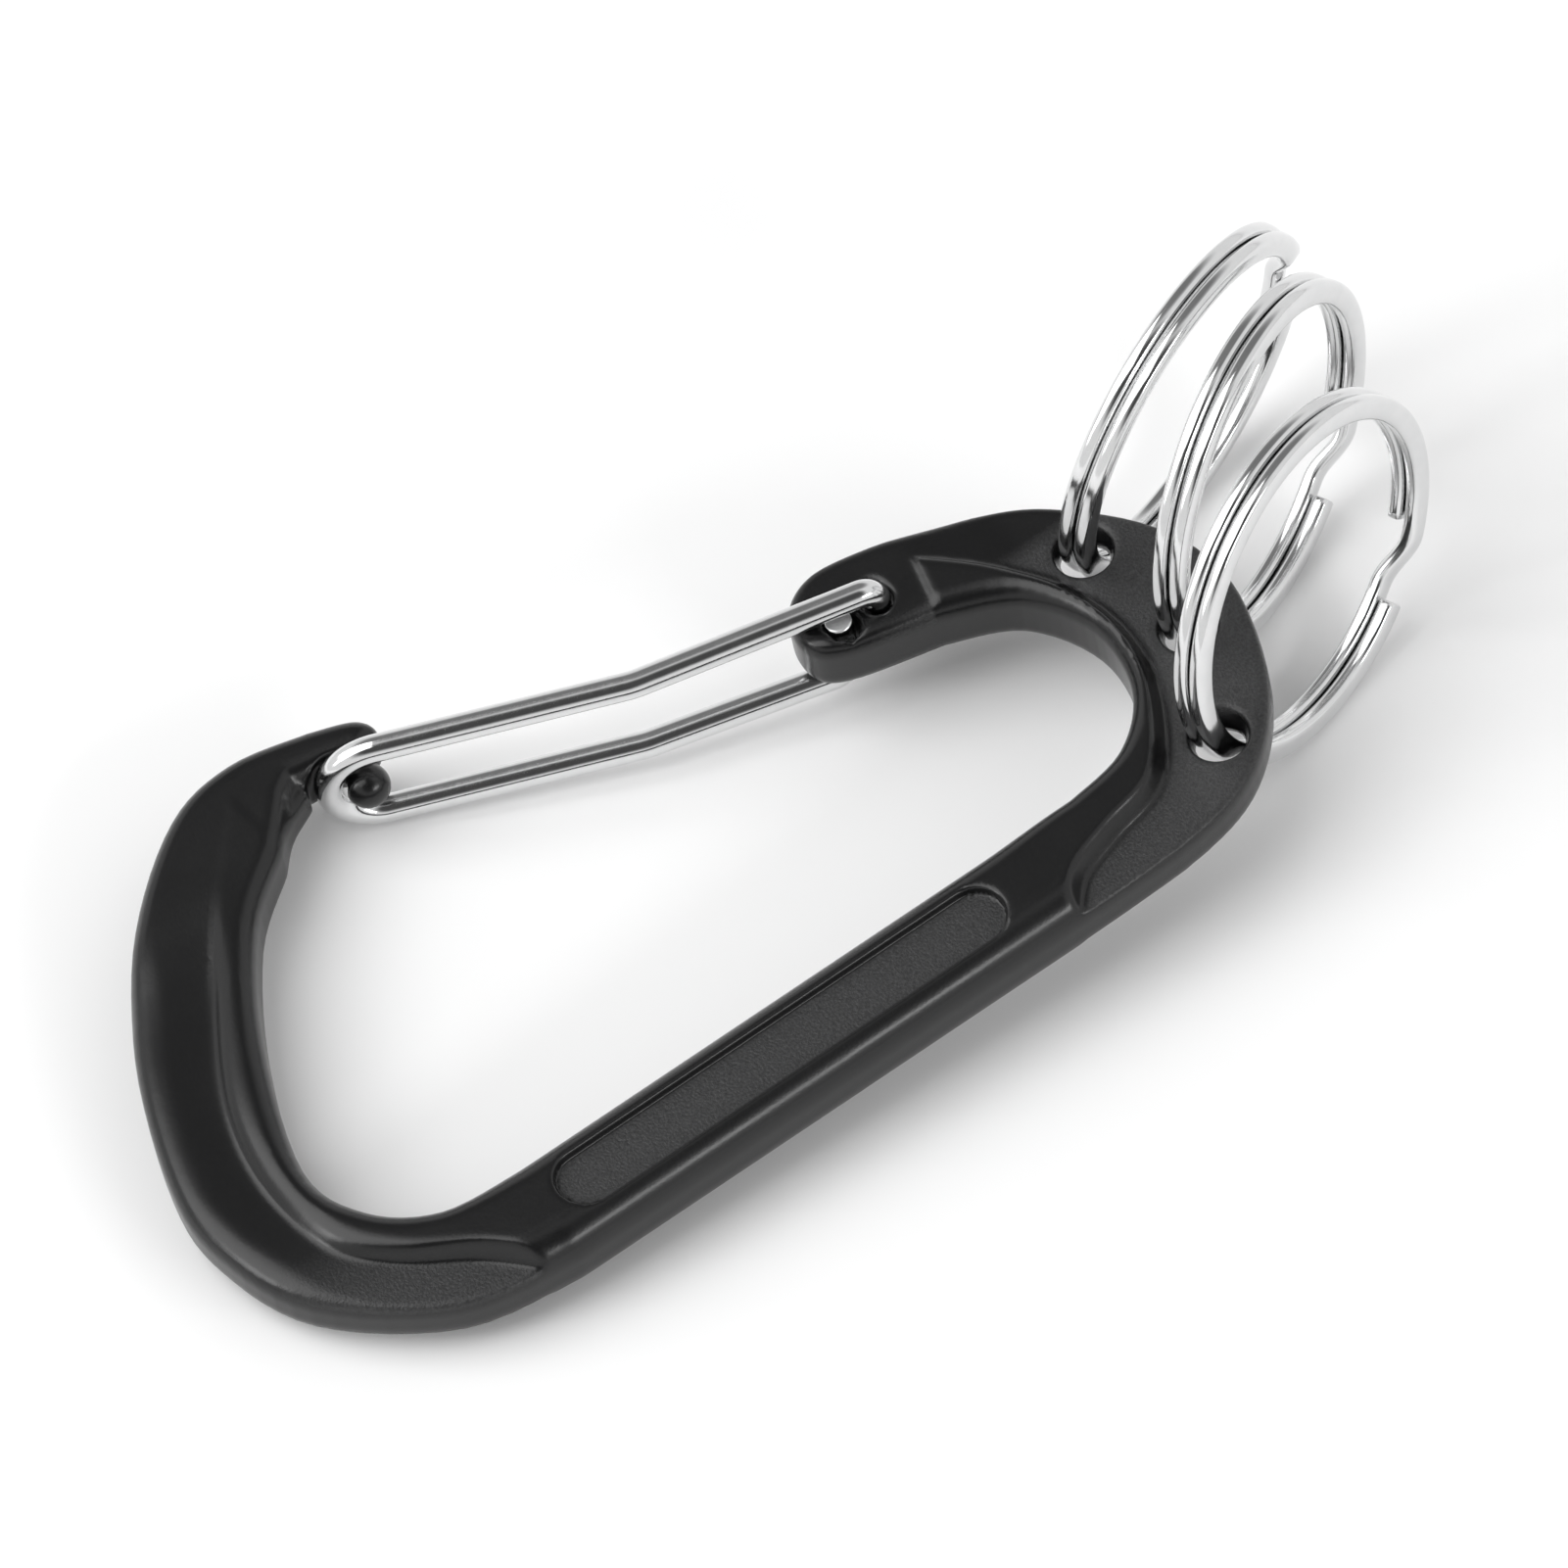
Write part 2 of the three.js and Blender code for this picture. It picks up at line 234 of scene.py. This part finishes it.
def surface(field, origin, step):
    """Quad mesh of the field's zero level: one vertex per cell that it crosses."""
    inside = field < 0
    n = np.array(field.shape)
    count = np.zeros(n - 1, dtype=np.int8)
    corners = [(i, j, k) for i in (0, 1) for j in (0, 1) for k in (0, 1)]
    for i, j, k in corners:
        count += inside[i:n[0] - 1 + i, j:n[1] - 1 + j, k:n[2] - 1 + k]
    active = (count > 0) & (count < 8)
    cells = np.argwhere(active)
    index = np.full(active.shape, -1, dtype=np.int64)
    index[active] = np.arange(len(cells))
    total = np.zeros((len(cells), 3))
    hits = np.zeros(len(cells))
    for a in corners:
        for axis in range(3):
            if a[axis]:
                continue
            b = list(a)
            b[axis] = 1
            fa = field[tuple((cells + a).T)].astype(float)
            fb = field[tuple((cells + b).T)].astype(float)
            cross = (fa < 0) != (fb < 0)
            t = np.where(cross, fa / np.where(cross, fa - fb, 1), 0)
            p = np.array(a, dtype=float) + t[:, None] * (np.array(b) - a)
            total += np.where(cross[:, None], p, 0)
            hits += cross
    verts = cells + total / hits[:, None]
    quads = []
    for axis in range(3):
        u, v = [(1, 2), (2, 0), (0, 1)][axis]
        lo = [slice(None)] * 3
        hi = [slice(None)] * 3
        lo[axis], hi[axis] = slice(0, -1), slice(1, None)
        for other in (u, v):
            lo[other] = hi[other] = slice(1, -1)
        first, second = inside[tuple(lo)], inside[tuple(hi)]
        at = np.argwhere(first != second)
        for other in (u, v):
            at[:, other] += 1
        out = second[tuple((at - np.eye(3, dtype=int)[u] - np.eye(3, dtype=int)[v]).T)]
        du, dv = np.eye(3, dtype=int)[u], np.eye(3, dtype=int)[v]
        ring = np.stack([index[tuple((at - s * du - t * dv).T)]
                         for s, t in ((1, 1), (0, 1), (0, 0), (1, 0))], axis=1)
        ring[out] = ring[out][:, ::-1]
        quads.append(ring)
    quads = np.concatenate(quads)
    verts = settle(field, verts)
    return verts * step + origin, quads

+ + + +

Output the whole listing above again, word for word.

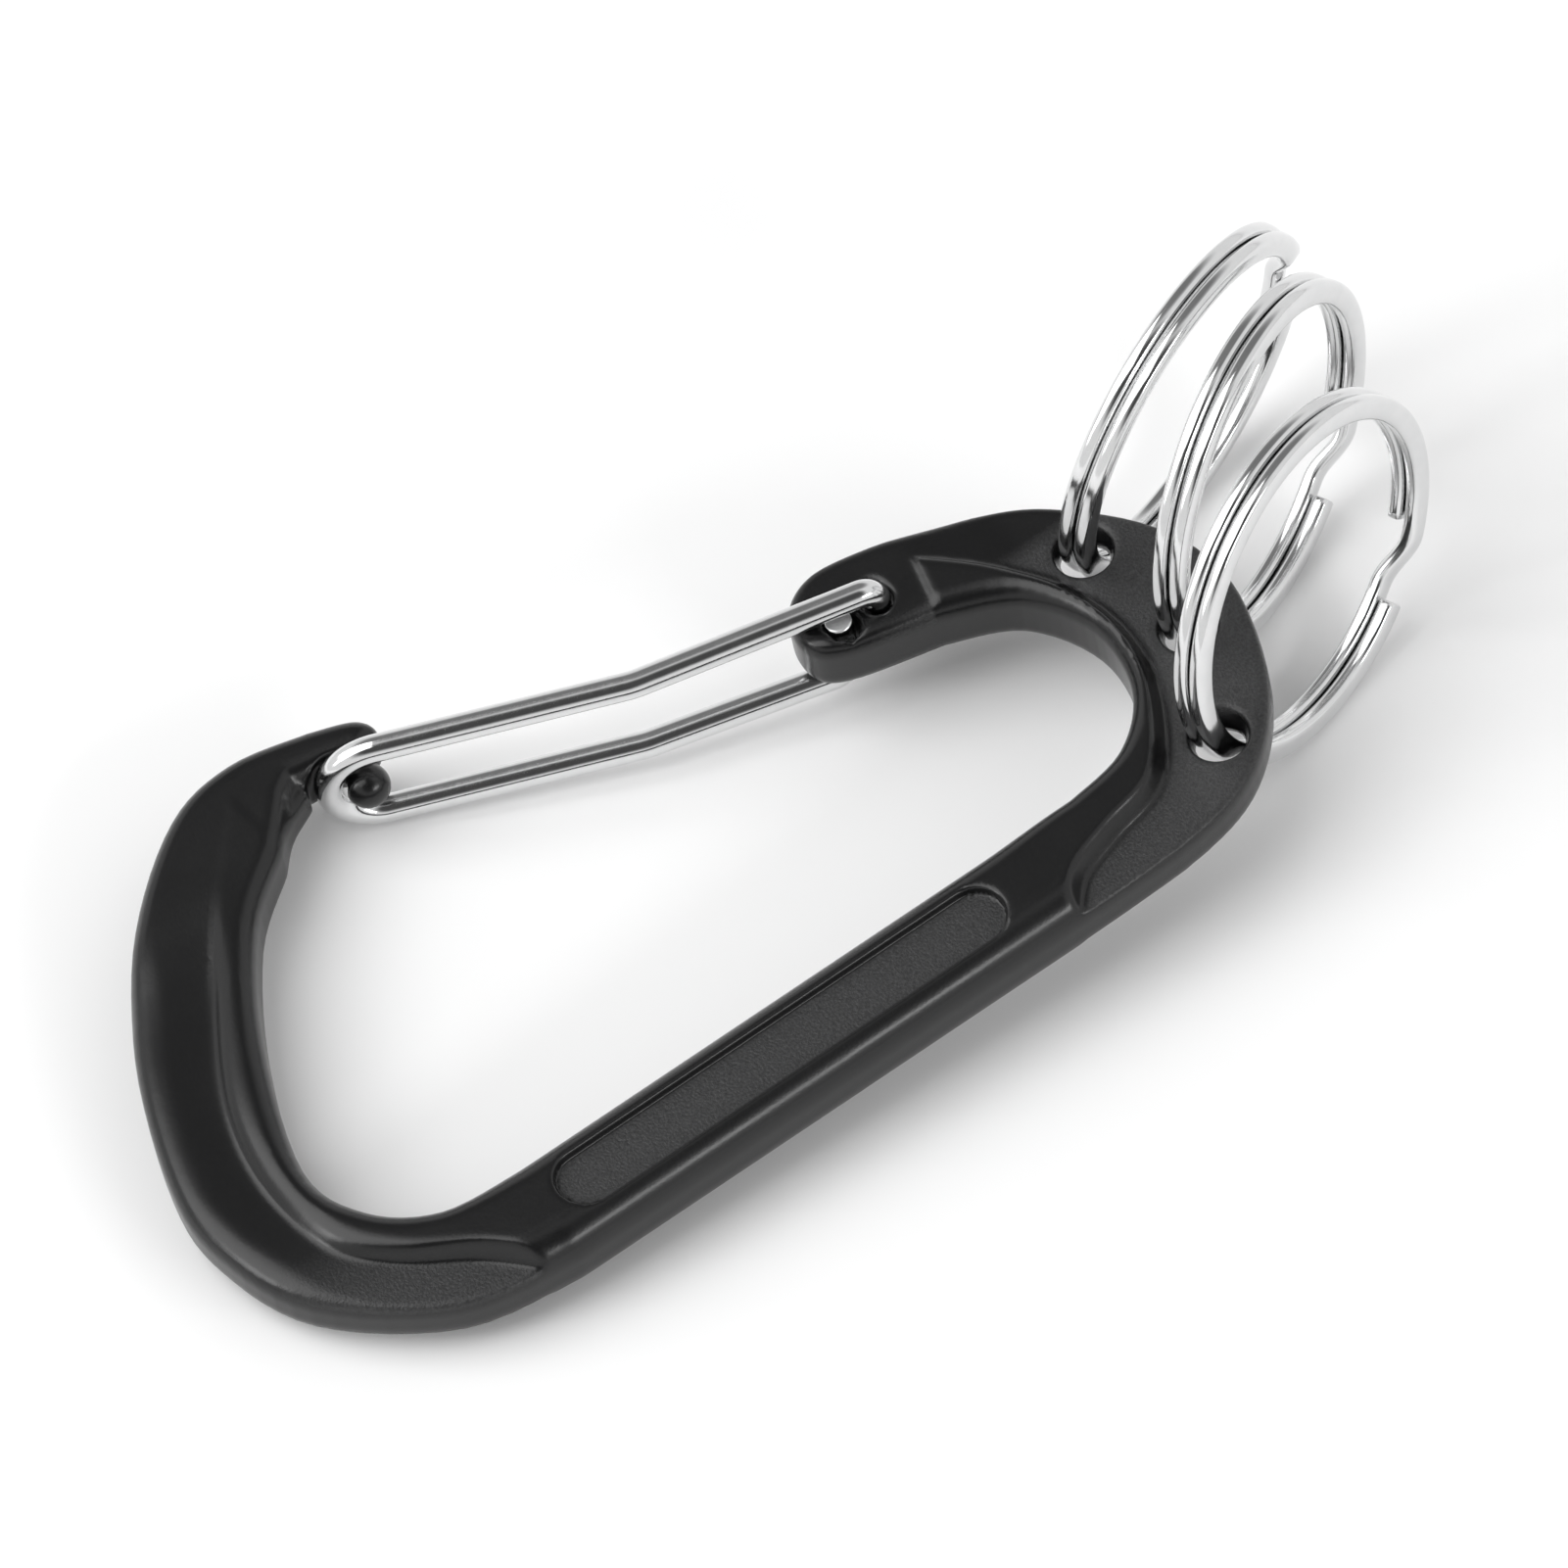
Write part 2 of the three.js and Blender code for this picture. It picks up at line 234 of scene.py. This part finishes it.
def surface(field, origin, step):
    """Quad mesh of the field's zero level: one vertex per cell that it crosses."""
    inside = field < 0
    n = np.array(field.shape)
    count = np.zeros(n - 1, dtype=np.int8)
    corners = [(i, j, k) for i in (0, 1) for j in (0, 1) for k in (0, 1)]
    for i, j, k in corners:
        count += inside[i:n[0] - 1 + i, j:n[1] - 1 + j, k:n[2] - 1 + k]
    active = (count > 0) & (count < 8)
    cells = np.argwhere(active)
    index = np.full(active.shape, -1, dtype=np.int64)
    index[active] = np.arange(len(cells))
    total = np.zeros((len(cells), 3))
    hits = np.zeros(len(cells))
    for a in corners:
        for axis in range(3):
            if a[axis]:
                continue
            b = list(a)
            b[axis] = 1
            fa = field[tuple((cells + a).T)].astype(float)
            fb = field[tuple((cells + b).T)].astype(float)
            cross = (fa < 0) != (fb < 0)
            t = np.where(cross, fa / np.where(cross, fa - fb, 1), 0)
            p = np.array(a, dtype=float) + t[:, None] * (np.array(b) - a)
            total += np.where(cross[:, None], p, 0)
            hits += cross
    verts = cells + total / hits[:, None]
    quads = []
    for axis in range(3):
        u, v = [(1, 2), (2, 0), (0, 1)][axis]
        lo = [slice(None)] * 3
        hi = [slice(None)] * 3
        lo[axis], hi[axis] = slice(0, -1), slice(1, None)
        for other in (u, v):
            lo[other] = hi[other] = slice(1, -1)
        first, second = inside[tuple(lo)], inside[tuple(hi)]
        at = np.argwhere(first != second)
        for other in (u, v):
            at[:, other] += 1
        out = second[tuple((at - np.eye(3, dtype=int)[u] - np.eye(3, dtype=int)[v]).T)]
        du, dv = np.eye(3, dtype=int)[u], np.eye(3, dtype=int)[v]
        ring = np.stack([index[tuple((at - s * du - t * dv).T)]
                         for s, t in ((1, 1), (0, 1), (0, 0), (1, 0))], axis=1)
        ring[out] = ring[out][:, ::-1]
        quads.append(ring)
    quads = np.concatenate(quads)
    verts = settle(field, verts)
    return verts * step + origin, quads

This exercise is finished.